I like the idea that in making drawings while essentially thinking of nothing, in a way that attempts to recall things reserved in my subconscious, I can be suggestive and enquiring, start with no idea and end up with many. This way I am constantly surprising myself with the things that I end up drawing, it makes the process fun and unpredictable. What often happens is that the things I’ve picked up are in a sense meaningless, absurd in fact, sometimes stupid and ridiculous. It makes me happy to think that art can be ridiculous. I like to think of my drawings as being an idea suspended and solidified in a moment, instantaneous, without a beginning middle or end. In attempting to make drawings that have a relationship to the subconscious this automatically means that the subject can be anything, including and often things that would normally go unrecognised or unconsidered during the course of everyday life, like looking in the least obvious place where no one else will have thought of looking.

Lines Fiction: You always use water colors to draw, and for your work, like the drawing collection “the Curtain” from 2011, you use thin paper that cockles when exposed to wet paint, an effect that is still visible even in print. It creates a certain vibrancy and gives your drawings an impression of urgency  and actuality.

David Mackintosh: I make all of my work very quickly, each drawing is made in seconds. I make a lot on A1 paper each time I work, and throw the bad ones away. The drawings that work best are those that have an economy of effort and a compositional balance that makes them work formally. If I go too far with a drawing to the point where any narrative becomes explicit or I end up drawing too much, giving too much information, this would not work, I want to suggest things but allow the viewer to fill in the gaps. In this sense my drawing are like signs, indicators of potential narratives. I stand up when I work with the paper flat on a table. I like to use a brush because of the variety of marks I can make with one implement. Paint allows me to work very quickly, I want to produce each drawing with a haiku like economy. Oil paint and acrylic tend to sit on the surface of the paper whereas Gouache becomes part of the paper. Using wet paint on thin paper, the paper becomes like an object, not flat, the wet medium buckles and stretches the paper, I like the physicality of this, it gives the drawing another layer of meaning and denies it any straight forward pictorial interpretation. Although I make drawings which as an art form could be considered traditional, I still want to challenge accepted methods of presentation and interpretation. Building frameworks for hanging drawings and making animations is my attempt at doing this.

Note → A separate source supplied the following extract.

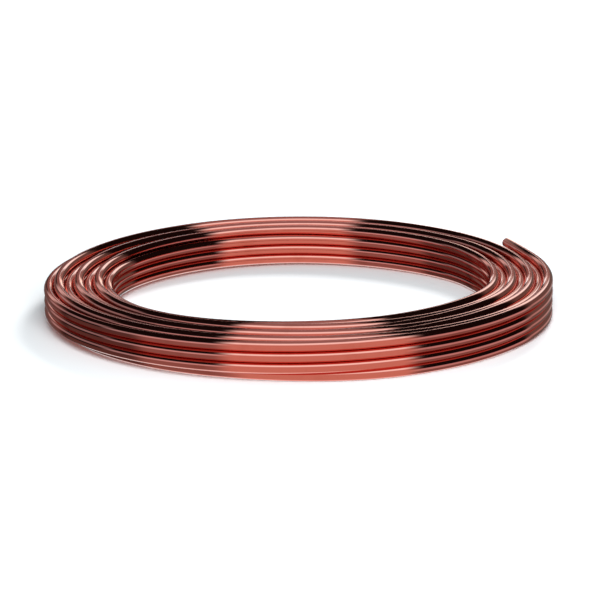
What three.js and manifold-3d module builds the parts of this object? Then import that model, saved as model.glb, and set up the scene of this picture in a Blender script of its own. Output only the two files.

Lines Fiction: Your exhibition catalogue The Curtain can be used like a flip-book, but the animation “The Curtain” has a slightly different sequence of drawings, forming a  narration that is not linear, with a curiously fleeting nature of the perspective. The viewer is left with a dreamy sense of absorption, making me wonder if you want to keep a secret?

David Mackintosh: Using a stream of consciousness methodology is the starting point for all of my works. After a session of making drawings in this way, I will have identified some that would make interesting scenes in animation. I then re draw these on smaller A4 paper and begin to make the accompanying drawings that form the movement, so the movement is planned around a primary drawing that has emerged from the initial process. Stream of consciousness probably stops at this point. I plan the timeline by arranging the small drawings on the studio wall before the post production process. I use a scanner to input the drawings into the computer and the rest is straight forward. I suppose my main aim is for the animations to look like the drawings, to be moving drawings, but I’m also interested in being able to put a completely different proposition into the gallery, an animation is very different to a drawing on paper, it has light as an ingredient and the potential for scale.
I imagine that psychoanalysts would read into these drawings as revelatory and indeed would look for secrets being revealed rather than kept. I am interested in a psychoanalytical interpretation of art and some of the artists I most admire have always been written about through a framework of psychoanalysis. For instance, Louise Bourgeois’ work in Mignon Nixon’s book ‘Fantastic Reality’ or Robert Hughes writing about Goya’s Los Caprichos series, and other writing on Magritte, Mason and surrealism in general. Individual drawings that I make can have many different meanings and some of these could reveal things about who I am and what I think. I want the animations to function in a similar way. Although an animation is in its very nature linear, I deliberately try to stifle any obvious relationships between scenes that might imply too formal a narrative, I try and organise the sequence so that each scene has a formal relationship as well as a narrative relationship so that any implied meaning is ambiguous. I suppose I want you to think I have a secret and maybe that makes the work more engaging.